Stored data:

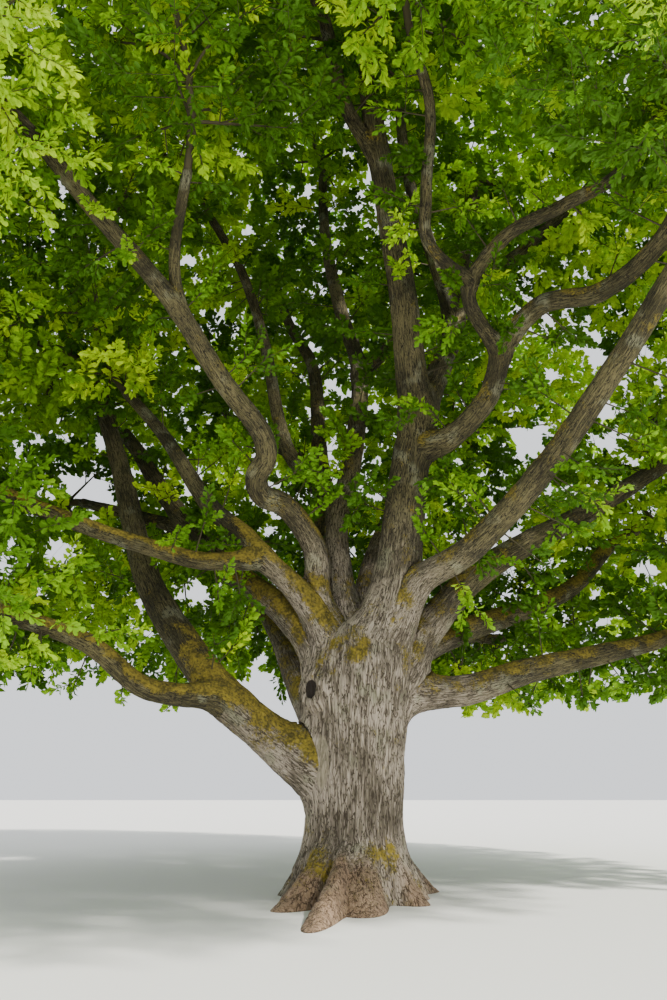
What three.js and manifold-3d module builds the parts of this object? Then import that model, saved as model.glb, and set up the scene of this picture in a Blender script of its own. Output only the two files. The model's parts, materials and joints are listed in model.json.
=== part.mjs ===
// An old, open-grown oak in full leaf: one short trunk with its root flare, the boughs that fan out from
// its fork, and a mass of foliage at the tip of each bough. Millimetres, +Z up. The origin is on the flat
// cut at ground level, under the middle of the trunk. +X is the right and -Y the near side of the tree.
// The tables are in metres and degrees: a heading turns from +X towards +Y, and a climb is the angle above
// level.
import * as THREE from "three";
import Module from "manifold-3d";

const wasm = await Module();
wasm.setup();

const METRE = 1000;
const GAP = 0.3; // millimetres between two solids that meet

// The trunk: its radius between the roots at each height, from the flat cut up to the domed fork, and how
// far it leans along X and Y for each metre up.
const TRUNK = {
  profile: [
    [0, 1.0], [0.16, 0.94], [0.4, 0.87], [0.75, 0.79], [1.15, 0.75], [1.7, 0.77], [2.3, 0.8],
    [2.9, 0.85], [3.35, 0.85], [3.7, 0.72], [3.92, 0.47], [4.02, 0.16],
  ],
  lean: [0.02, 0.01],
  atFork: 0.8, // radius where the boughs come out of it
  flareHeight: 0.9,
  flareFall: 1.6,
  rootBluntness: 2.4,
  leastTurn: 3, // degrees between two of its edges
};

// Surface roots: heading, reach from the middle of the trunk, and half the width in degrees.
const ROOTS = [
  [27, 1.5, 15], [60, 1.35, 13], [90, 1.6, 15], [128, 1.45, 15], [166, 1.18, 16], [203, 1.16, 12],
  [235, 1.87, 13], [259, 3.1, 7], [272, 2.0, 17], [316, 1.4, 13], [346, 1.15, 14],
];

// Boughs, in the order in which they leave the tree. Each starts on the middle line of what it grows from,
// at a height on the trunk or at a share of another bough's length. foot and tip are its radii, and its
// legs say how far it runs, which way and how steeply.
const BOUGHS = [
  { name: "leader", from: "trunk", at: 2.9, foot: 0.47, tip: 0.16,
    legs: [[1.7, 336, 67], [2.25, 324, 79], [0.95, 329, 79], [0.9, 246, 75], [1.25, 253, 70], [2.1, 248, 61],
      [1.65, 250, 59]] },
  { name: "bough_low_left", from: "trunk", at: 1.55, foot: 0.37, tip: 0.14,
    legs: [[1.1, 194, 26], [1.45, 190, 38], [1.25, 158, 48], [1.3, 143, 49], [0.95, 140, 60], [2.05, 138, 64],
      [1.85, 156, 66], [0.8, 170, 62]] },
  { name: "bough_low_right", from: "trunk", at: 2.6, foot: 0.33, tip: 0.11,
    legs: [[0.8, 14, 27], [1.2, 9, 5], [1.15, 10, 17], [1.35, 9, 13], [1.4, 13, 14], [1.5, 12, 21]] },
  { name: "bough_right", from: "trunk", at: 2.65, foot: 0.34, tip: 0.16,
    legs: [[1.05, 5, 42], [0.85, 23, 54], [1.4, 24, 46], [1.5, 19, 33], [1.35, 14, 28], [2.4, 11, 32]] },
  { name: "bough_right_front", from: "trunk", at: 3.1, foot: 0.27, tip: 0.13,
    legs: [[1.15, 327, 47], [0.85, 332, 59], [1.0, 327, 25], [1.8, 313, 33], [1.9, 307, 39], [1.85, 304, 40],
      [1.5, 332, 42]] },
  { name: "bough_left", from: "trunk", at: 2.9, foot: 0.28, tip: 0.12,
    legs: [[1.95, 172, 50], [1.3, 152, 37], [3.0, 141, 43], [1.6, 138, 49], [1.4, 141, 47], [2.2, 146, 54]] },
  { name: "bough_left_front", from: "trunk", at: 3.15, foot: 0.25, tip: 0.1,
    legs: [[1.44, 191, 65], [0.93, 243, 77], [0.92, 224, 41], [0.43, 213, 13], [0.31, 246, 46],
      [0.4, 308, 44], [0.37, 256, 51], [1.11, 224, 39], [1.36, 231, 39], [1.65, 226, 31], [1.14, 221, 37],
      [1.01, 223, 24]] },
  { name: "bough_left_middle", from: "trunk", at: 3.0, foot: 0.25, tip: 0.1,
    legs: [[1.44, 204, 58], [0.68, 192, 51], [0.6, 202, 39], [0.43, 172, 52], [0.83, 167, 41],
      [2.21, 151, 53], [1.34, 166, 49]] },
  { name: "bough_centre", from: "trunk", at: 3.3, foot: 0.25, tip: 0.11,
    legs: [[2.1, 126, 77], [0.8, 107, 82], [0.85, 44, 70], [2.85, 68, 75], [1.75, 124, 70], [2.8, 119, 73],
      [2.4, 101, 78]] },
  { name: "bough_back_high", from: "trunk", at: 3.1, foot: 0.26, tip: 0.11,
    legs: [[1.8, 117, 60], [2.65, 98, 63], [1.9, 98, 65], [2.65, 101, 68], [1.9, 132, 60], [1.9, 125, 66]] },
  { name: "bough_back_left", from: "trunk", at: 2.2, foot: 0.28, tip: 0.12,
    legs: [[1.1, 154, 40], [1.65, 118, 46], [1.0, 122, 44], [3.9, 119, 35]] },
  { name: "bough_back", from: "trunk", at: 2.55, foot: 0.29, tip: 0.12,
    legs: [[1.5, 80, 35], [2.4, 86, 31], [3.6, 78, 26]] },
  { name: "bough_back_right", from: "trunk", at: 2.75, foot: 0.3, tip: 0.13,
    legs: [[2.05, 39, 34], [4.1, 30, 22], [1.65, 24, 41], [1.4, 24, 30]] },
  { name: "bough_back_middle", from: "trunk", at: 3.2, foot: 0.25, tip: 0.12,
    legs: [[2.2, 70, 66], [2.6, 58, 54], [3.4, 60, 44]] },
  { name: "limb_back_low", from: "bough_back_right", at: 0.3, foot: 0.14, tip: 0.09,
    legs: [[0.7, 72, 10], [0.9, 60, 4], [1.3, 52, 8]] },
  { name: "limb_left_low", from: "bough_low_left", at: 0.21, foot: 0.2, tip: 0.1,
    legs: [[0.4, 212, 19], [0.65, 208, 1], [0.5, 204, 12], [1.0, 208, 34], [1.05, 218, 14], [0.7, 206, 14],
      [1.1, 207, 18]] },
  { name: "limb_left_level", from: "bough_left_middle", at: 0.36, foot: 0.16, tip: 0.1,
    legs: [[0.56, 204, -13], [0.56, 202, -4], [0.88, 196, 12], [0.8, 204, 12], [1.55, 207, 15],
      [1.41, 198, 20]] },
  { name: "limb_left_high", from: "bough_centre", at: 0.23, foot: 0.16, tip: 0.09,
    legs: [[0.75, 155, 48], [0.75, 167, 53], [0.75, 157, 69], [0.85, 149, 77], [1.5, 132, 74], [2.0, 161, 72],
      [1.6, 185, 62]] },
  { name: "limb_left_back", from: "bough_left", at: 0.36, foot: 0.16, tip: 0.1,
    legs: [[1.4, 140, 30], [2.8, 152, 20]] },
  { name: "limb_left_inner", from: "bough_left_front", at: 0.64, foot: 0.1, tip: 0.075,
    legs: [[0.8, 262, 62], [1.3, 290, 52]] },
  { name: "limb_right_front", from: "leader", at: 0.4, foot: 0.21, tip: 0.11,
    legs: [[0.75, 327, 8], [0.9, 318, 33], [0.85, 294, 49], [0.85, 306, 26], [1.05, 316, -12],
      [1.25, 298, 11], [1.5, 276, 36]] },
  { name: "leader_back", from: "leader", at: 0.45, foot: 0.26, tip: 0.13,
    legs: [[2.7, 50, 60], [1.55, 59, 68], [2.1, 58, 70], [1.9, 54, 67]] },
  { name: "limb_right_arch", from: "limb_right_front", at: 0.33, foot: 0.13, tip: 0.08,
    legs: [[1.15, 226, 42], [1.0, 317, 43], [0.9, 325, 9], [1.2, 304, -6], [2.2, 322, 56]] },
  { name: "limb_front_middle", from: "limb_right_arch", at: 0.2, foot: 0.11, tip: 0.075,
    legs: [[0.95, 213, 28], [0.75, 263, 58], [1.2, 271, 54], [0.9, 245, 34]] },
  { name: "leader_top", from: "leader_back", at: 0.4, foot: 0.17, tip: 0.1,
    legs: [[1.5, 215, 70], [2.2, 200, 76], [2.3, 250, 80]] },
  { name: "limb_right_high", from: "leader_back", at: 0.5, foot: 0.16, tip: 0.1,
    legs: [[1.3, 10, 40], [2.0, 355, 42], [1.2, 5, 50]] },
  { name: "limb_centre_back", from: "bough_centre", at: 0.48, foot: 0.15, tip: 0.1,
    legs: [[1.6, 40, 50], [2.0, 66, 58], [1.6, 80, 60]] },
  { name: "limb_front_high", from: "leader", at: 0.88, foot: 0.14, tip: 0.09,
    legs: [[1.0, 220, 40], [1.4, 250, 34], [1.3, 238, 26]] },
  { name: "limb_back_left_high", from: "bough_back_high", at: 0.42, foot: 0.15, tip: 0.1,
    legs: [[1.5, 138, 36], [2.2, 132, 34], [1.4, 126, 44]] },
];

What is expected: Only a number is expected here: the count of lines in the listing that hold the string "three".

Solution: 2